3) Larry, elf, AD&D 2nd Edition

This was a character that I inherited from another player. As I was away at university on and off for 4 years, I frequently ended up playing spare characters others had started. I noticed that his weight had been written down wrong on his character sheet and he apparently weighed 500lbs. Rather than correct the weight, I played him as a morbidly obese elf with appalling dietary habits and an appetite for trying new “foods”.

4) Carter Sharpe, Ragabash Glass Walker, Werewolf the Apocalypse

This character was pretty much my arch-criminal character. A grifter with mob connections he was pretty much the only character in a party of living weapons that could sweet talk our way out of situations. He often needed to given the tendency to smash things in the rest of the group. I was never overly keen on the World of Darkness, I tried to run Mage and had little fun. In what few sessions of Vampire sessions I played very little happened.

But the Werewolf campaign I was part of was a lot of fun, involving planting bombs inside vampires chest cavities, becoming the leaders of a paranoid anti-government survivalist group, using the back cover of the Tricky vs The Gravediggaz EP as a shopping list of vampire hunting equipment and battling Chronos. Yes, Chronos out of Guyver. We also had a homebrewed World of Darkness Guyver in our party.

5) Frederico Rodrigo, gnome illusionist/cleric, AD&D 2nd Edition, Thieves World & other realities

I remember this character less for what he did, and more for what happened to him. 

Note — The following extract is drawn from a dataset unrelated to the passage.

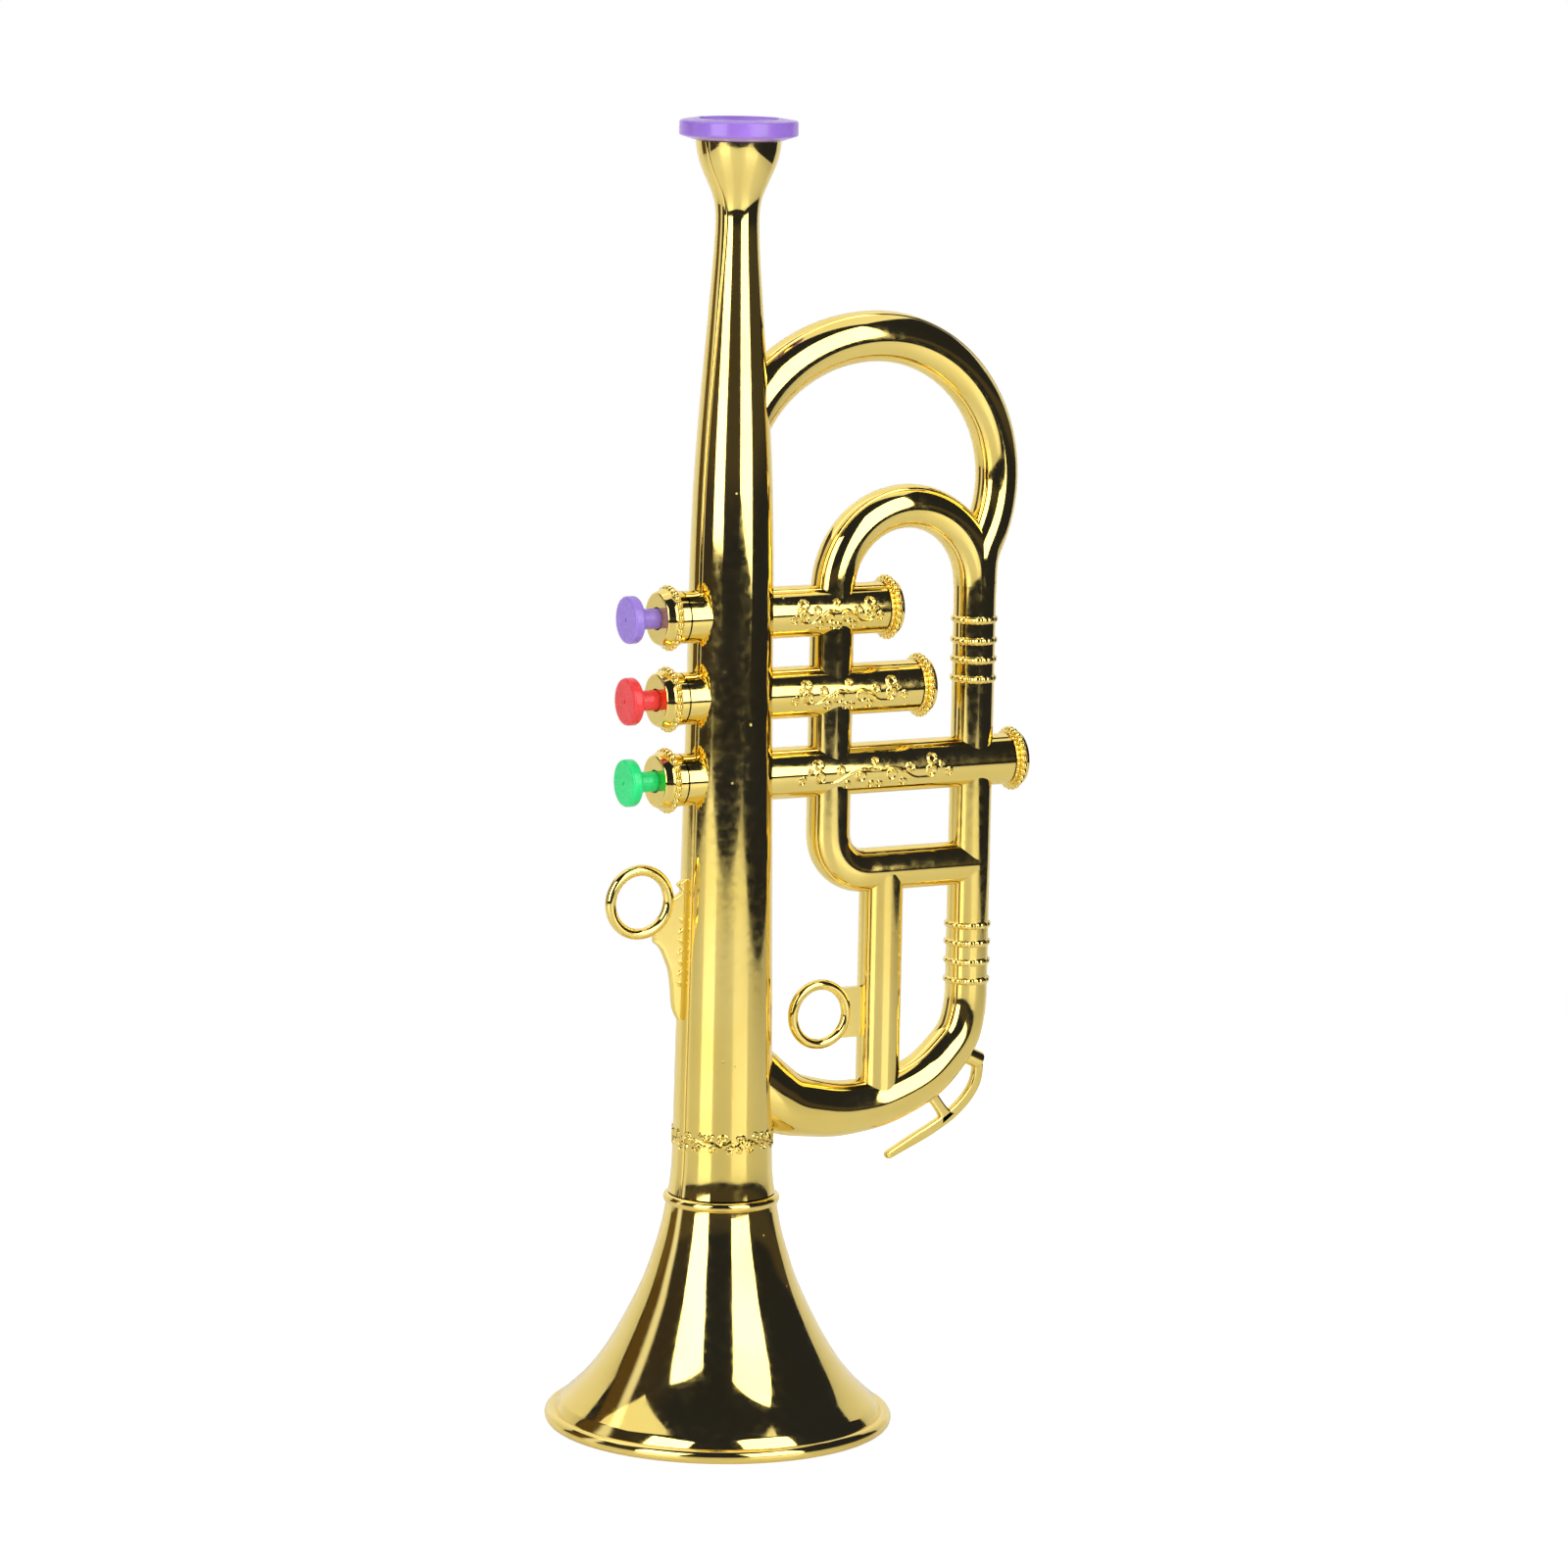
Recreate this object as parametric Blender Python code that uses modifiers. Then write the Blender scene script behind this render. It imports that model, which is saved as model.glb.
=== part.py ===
"""Toy trumpet of gilt plastic, standing on its bell.

A hollow body in two glued half shells carries a separate bell, a coloured mouthpiece rim,
three sprung keys in their valve casings, end caps, two finger rings and a dummy water key.
Inside the main tube a reed block holds four brass reeds; a rubber pad on each key's stem
covers the slot of one reed until the key is pressed, and the fourth reed always sounds.

Units are metres and +Z is up along the main tube. Sizes below are measured from the main
tube's axis (reach, along X) and from the bell's rim plane (height, along Z). The front of
the trumpet faces -Y, the keys point to -X and the bows lie at +X.
"""
import math

import bmesh
import bpy
from mathutils import Matrix, Vector

MM = 0.001

# General sizes
OVERALL_HEIGHT = 370 * MM
BODY_WALL = 1.5 * MM
FIT_GAP = 0.3 * MM
CUT_OVERRUN = 6 * MM
# The two half shells meet in front of the tubes' middle plane
PARTING_SETBACK = 3.3 * MM
MERGE_DISTANCE = 0.01 * MM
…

We had a guy in the group called Barry. Now I got accused of my adventures being weird plenty of times, however I could never compare to Barry. And that’s why I loved playing characters in his games. His Thieves World campaign was the first I was involved with (though I think the presence Sanctuary was the only real nod to the books) and this gnome was my character.

The thing about Barry was that he clearly loved magic items like the Deck of Many Things, but didn’t think they went far enough. So at one point he had a home made list of random magic effects that you rolled on with a d1000. In Frederico’s case the party encountered a room of magic mirrors, Frederico rolled on the chart and all of a sudden I had two characters to play one CG, the other LE. Eventually the LE sacrificed the CG one by pushing him off a magic carpet so he’d be eaten by whatever monster was pursuing the party.

6) “Captain Badger”, fighter/cleric/wizard, AD&D 2nd Edition, Forgotten Realms

I can’t recall the real name of this character, but he was from another Barry campaign. Again, he was an inherited character, so I went with the schtick that he claimed he was a ranger. He’d catch/buy all these animals claiming that he was using his ranger abilities. One was a badger that the party decided to make their honorary ship’s captain. Alas, badgers having low saving throws, he was not long for this world. But that didn’t stop his captaincy. We fashioned him into a glove puppet and his captaincy was stronger than ever as he could now talk.

This character also realised that while he could never tame a lion to be his follower, he could buy a lion cub and just cast haste on it until it was an adult, with the mind of a kitten. The campaign ended with nuclear bombs dropping on Faerun. I can’t recall why, but I think Gnolls were involved and also a crossover with Barry’s Underground campaign.